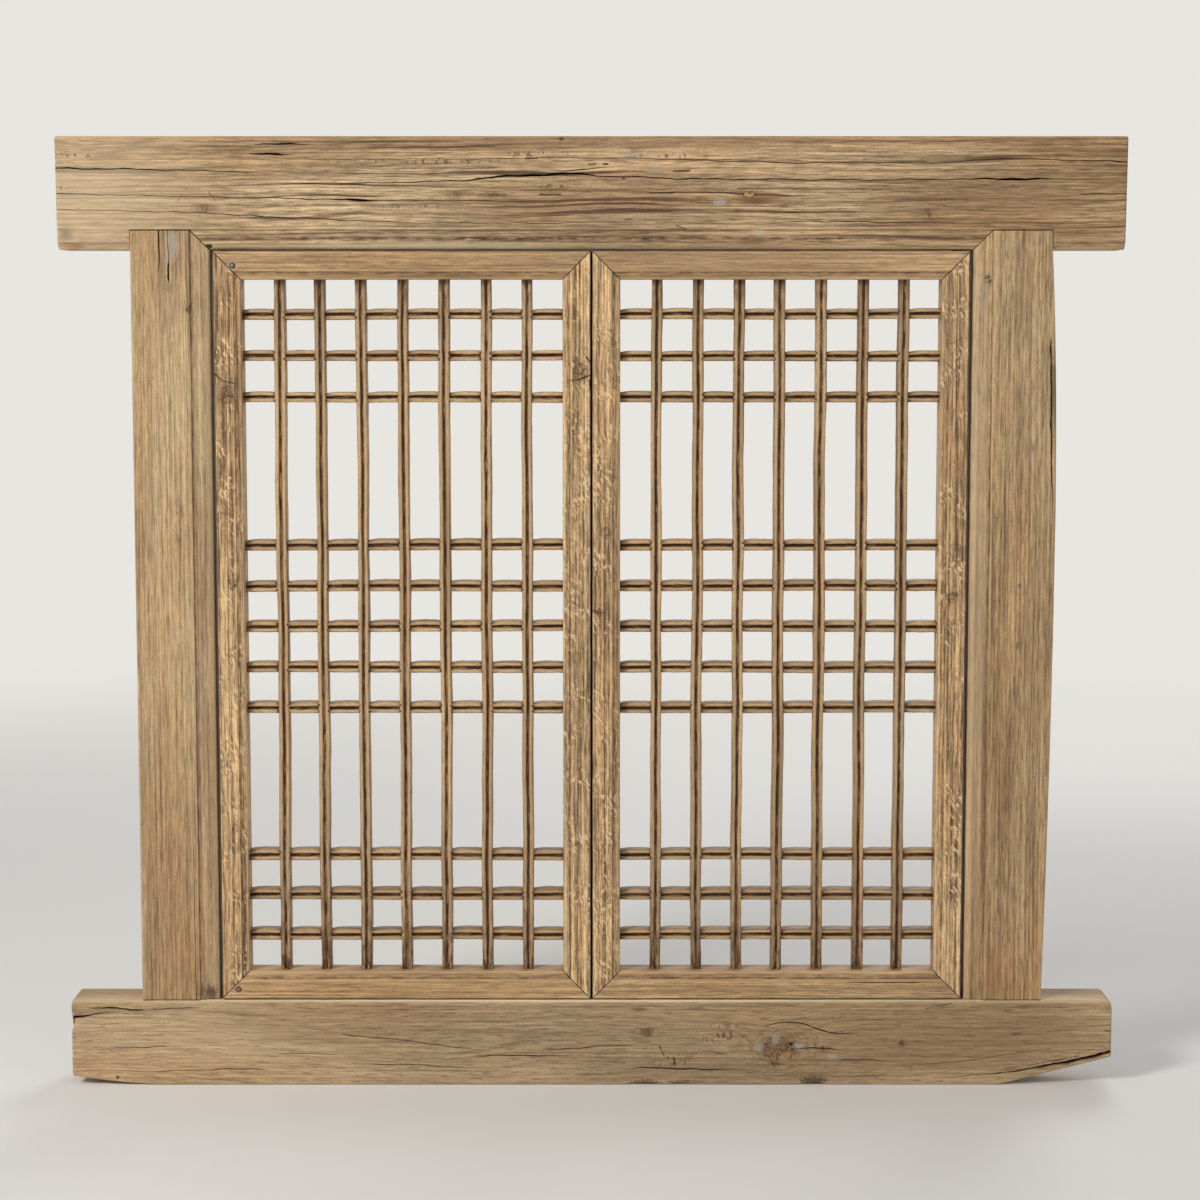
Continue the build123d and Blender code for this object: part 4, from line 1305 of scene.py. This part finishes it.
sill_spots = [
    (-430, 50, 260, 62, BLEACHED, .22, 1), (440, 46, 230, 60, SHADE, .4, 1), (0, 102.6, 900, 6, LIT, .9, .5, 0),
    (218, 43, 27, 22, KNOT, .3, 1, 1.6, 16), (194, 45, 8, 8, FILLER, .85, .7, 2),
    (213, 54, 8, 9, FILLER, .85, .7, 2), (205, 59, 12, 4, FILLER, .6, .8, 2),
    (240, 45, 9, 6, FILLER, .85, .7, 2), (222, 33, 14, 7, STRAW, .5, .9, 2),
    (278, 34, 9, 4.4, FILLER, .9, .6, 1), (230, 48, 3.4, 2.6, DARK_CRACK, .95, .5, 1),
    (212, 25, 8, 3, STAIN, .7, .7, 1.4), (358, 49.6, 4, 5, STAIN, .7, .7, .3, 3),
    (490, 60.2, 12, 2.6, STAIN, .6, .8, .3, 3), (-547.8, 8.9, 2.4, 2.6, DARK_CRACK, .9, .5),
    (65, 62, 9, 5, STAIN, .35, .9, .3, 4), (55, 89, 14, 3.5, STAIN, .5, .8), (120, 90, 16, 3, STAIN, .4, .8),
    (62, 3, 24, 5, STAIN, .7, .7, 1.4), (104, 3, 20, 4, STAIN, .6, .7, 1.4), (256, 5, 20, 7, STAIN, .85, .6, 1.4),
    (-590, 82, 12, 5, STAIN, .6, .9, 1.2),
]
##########
— Description of the task —
Reproduce the full listing exactly.

— Output of the task —
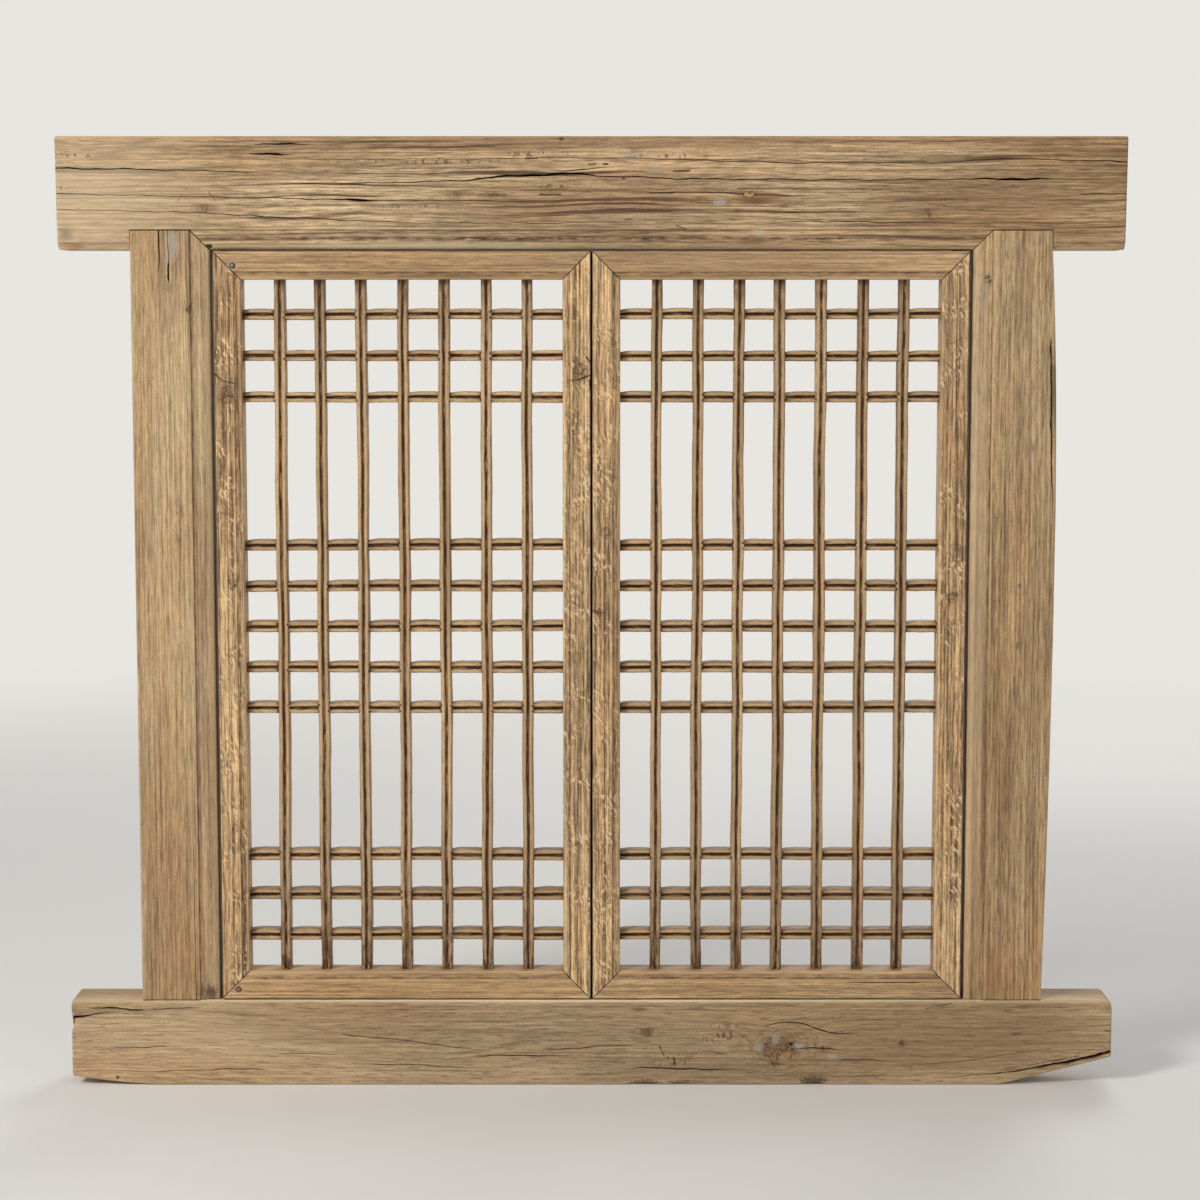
Continue the build123d and Blender code for this object: part 4, from line 1305 of scene.py. This part finishes it.
sill_spots = [
    (-430, 50, 260, 62, BLEACHED, .22, 1), (440, 46, 230, 60, SHADE, .4, 1), (0, 102.6, 900, 6, LIT, .9, .5, 0),
    (218, 43, 27, 22, KNOT, .3, 1, 1.6, 16), (194, 45, 8, 8, FILLER, .85, .7, 2),
    (213, 54, 8, 9, FILLER, .85, .7, 2), (205, 59, 12, 4, FILLER, .6, .8, 2),
    (240, 45, 9, 6, FILLER, .85, .7, 2), (222, 33, 14, 7, STRAW, .5, .9, 2),
    (278, 34, 9, 4.4, FILLER, .9, .6, 1), (230, 48, 3.4, 2.6, DARK_CRACK, .95, .5, 1),
    (212, 25, 8, 3, STAIN, .7, .7, 1.4), (358, 49.6, 4, 5, STAIN, .7, .7, .3, 3),
    (490, 60.2, 12, 2.6, STAIN, .6, .8, .3, 3), (-547.8, 8.9, 2.4, 2.6, DARK_CRACK, .9, .5),
    (65, 62, 9, 5, STAIN, .35, .9, .3, 4), (55, 89, 14, 3.5, STAIN, .5, .8), (120, 90, 16, 3, STAIN, .4, .8),
    (62, 3, 24, 5, STAIN, .7, .7, 1.4), (104, 3, 20, 4, STAIN, .6, .7, 1.4), (256, 5, 20, 7, STAIN, .85, .6, 1.4),
    (-590, 82, 12, 5, STAIN, .6, .9, 1.2),
]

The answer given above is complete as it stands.